[start]

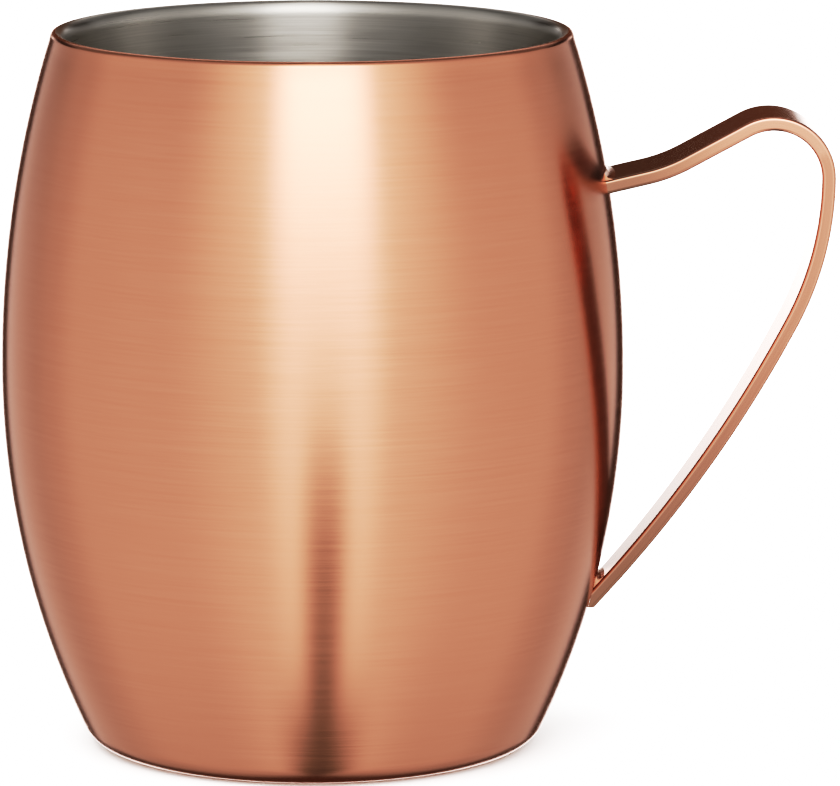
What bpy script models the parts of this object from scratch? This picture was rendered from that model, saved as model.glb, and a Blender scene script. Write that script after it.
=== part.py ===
"""A barrel-shaped drinking mug with a bent strap handle.

The mug is double walled. A copper-finished steel outer shell and a bare brushed steel inner
liner meet along the rim, a pressed plate closes the shell's bottom, and the handle is one flat
strip, bent to shape and welded to the shell at both ends.

Frame: metres, +Z up. The origin is the centre of the underside, on the mug's axis. The handle
points along +X. Every solid keeps GAP to its neighbours, where the real mug is welded.

Run it with: blender --background --python part.py
"""

import math

import bmesh
import bpy
from mathutils import Vector

# Outside of the shell: two arcs that share the widest circle, then a small corner radius.
HEIGHT = 0.104
WIDEST_RADIUS = 0.045
WIDEST_HEIGHT = 0.055
UPPER_ARC = 0.162
LOWER_ARC = 0.124
FOOT_CORNER = 0.005

# Sheet and clearances.
SHELL_SHEET = 0.0006
LINER_SHEET = 0.0006
GAP = 0.0003

# Rim: the shell rounds over its outer half and the liner its inner half.
RIM_ROUND = 0.00085
RIM_ARC = (math.radians(70.0), math.radians(20.0))
LIP_WIDTH = 0.0013
LIP_DEPTH = 0.0021

# Liner: a tapered cup inside the shell.
LINER_NECK_DROP = 0.0035
LINER_FOOT_RADIUS = 0.0330
LINER_CORNER = 0.009
LINER_FLOOR = 0.0061

# Base plate, let into the opening in the shell's underside, with one pressed stiffening groove.
BASE_RADIUS = 0.0270
BASE_SHEET = 0.0008
GROOVE_RADIUS = 0.0205
GROOVE_WIDTH = 0.0030
GROOVE_DEPTH = 0.0005
GROOVE_WAVE = ((1.0, 0.0), (0.5, 0.8), (0.0, 1.0), (-0.5, 0.8), (-1.0, 0.0))

# Handle strip: its section, which narrows from the crest to the foot along its length.
STRAP_WIDTH = 0.014
STRAP_FOOT_WIDTH = 0.007
TAPER_START = 0.0380
TAPER_END = 0.1251
STRAP_THICKNESS = 0.002
STRAP_EDGE_ROUND = 0.0004

# Its middle line: straights (length) and bends (radius, final heading in degrees) in the XZ plane.
STRAP_START = (0.0390, 0.08127)
STRAP_START_HEADING = 13.06
STRAP_RUNS = (
    ("straight", 0.00924),
    ("bend", 0.02308, 28.32),
    ("straight", 0.00974),
    ("bend", 0.00797, -90.0),
    ("bend", 0.0460, -117.33),
    ("bend", 0.1892, -131.73),
    ("straight", 0.01404),
)
STRAP_FOOT_CUT = 0.0200
FOOT_BLOCK = Vector((0.030, 0.030, 0.020))

# Weld beads, in the corner over the strip's top end and in the sharp corner over its foot.
UPPER_BEAD_LEG = 0.0011
LOWER_BEAD_RISE = 0.0017
BEAD_INSET = 0.0004

# Facets.
TURN_STEPS = 64
RIM_STEPS = 3
LIP_STEPS = 6
LIP_STEP = math.radians(12.0)
EDGE_STEPS = 2
ARC_STEP = math.radians(4.5)
CORNER_STEPS = 5
BEND_STEP = math.radians(9.0)
LONG_BEND_STEP = math.radians(3.5)
TIGHT_RADIUS = 0.010
BEAD_STATIONS = 9
CORNER_TURNS = 6
HALVINGS = 40
SHARP_ANGLE = math.radians(35.0)
MERGE_DISTANCE = 1e-7


def clear_scene():
    for obj in list(bpy.data.objects):
        bpy.data.objects.remove(obj, do_unlink=True)


def metal(name, colour, roughness):
    material = bpy.data.materials.new(name)
    material.use_nodes = True
    shader = material.node_tree.nodes["Principled BSDF"]
    shader.inputs["Base Color"].default_value = (*colour, 1.0)
    shader.inputs["Metallic"].default_value = 1.0
    shader.inputs["Roughness"].default_value = roughness
    material.diffuse_color = (*colour, 1.0)
    return material


def arc(centre, radius, start, end, steps):
    """Points (r, z) on an arc from angle start to angle end, both ends included."""
    points = []
    for i in range(steps + 1):
        angle = start + (end - start) * i / steps
        points.append((centre[0] + radius * math.cos(angle), centre[1] + radius * math.sin(angle)))
    return points


def shell_radius(z):
    """Radius of the shell's outside at a height above its corner."""
    bow = UPPER_ARC if z > WIDEST_HEIGHT else LOWER_ARC
    return WIDEST_RADIUS - bow + math.sqrt(bow**2 - (z - WIDEST_HEIGHT) ** 2)


def foot_corner_centre():
    """Centre of the corner arc that touches the lower arc and the plane z = 0."""
    reach = LOWER_ARC - FOOT_CORNER
    drop = WIDEST_HEIGHT - FOOT_CORNER
    return WIDEST_RADIUS - LOWER_ARC + math.sqrt(reach**2 - drop**2), FOOT_CORNER


def barrel(top, inset):
    """Outline (r, z) of the barrel from height top down to its flat foot, moved inwards by inset."""
    corner = foot_corner_centre()
    upper_centre = (WIDEST_RADIUS - UPPER_ARC, WIDEST_HEIGHT)
    lower_centre = (WIDEST_RADIUS - LOWER_ARC, WIDEST_HEIGHT)
    start = math.asin((top - WIDEST_HEIGHT) / (UPPER_ARC - inset))
    touch = math.atan2(corner[1] - lower_centre[1], corner[0] - lower_centre[0])
    upper_steps = math.ceil(start / ARC_STEP)
    lower_steps = math.ceil(-touch / ARC_STEP)
    outline = arc(upper_centre, UPPER_ARC - inset, start, 0.0, upper_steps)
    outline += arc(lower_centre, LOWER_ARC - inset, 0.0, touch, lower_steps)[1:]
    outline += arc(corner, FOOT_CORNER - inset, touch, -math.pi / 2, CORNER_STEPS)[1:]
    return outline


def rim_centre():
    """Centre (r, z) of the rounding at the rim's outer edge."""
    z = HEIGHT - RIM_ROUND
    return shell_radius(z) - RIM_ROUND, z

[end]

Stated goal:
Restate the listing exactly, starting at its first line and ending at the line where "strip, bent to" occurs; include both and no other lines.

Answer to the problem:
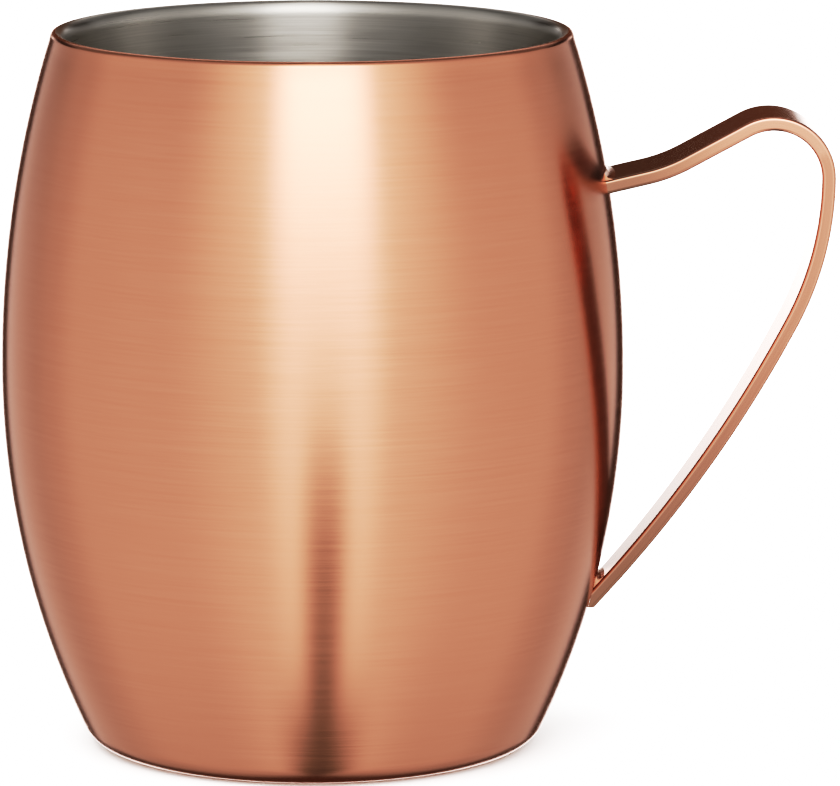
What bpy script models the parts of this object from scratch? This picture was rendered from that model, saved as model.glb, and a Blender scene script. Write that script after it.
=== part.py ===
"""A barrel-shaped drinking mug with a bent strap handle.

The mug is double walled. A copper-finished steel outer shell and a bare brushed steel inner
liner meet along the rim, a pressed plate closes the shell's bottom, and the handle is one flat
strip, bent to shape and welded to the shell at both ends.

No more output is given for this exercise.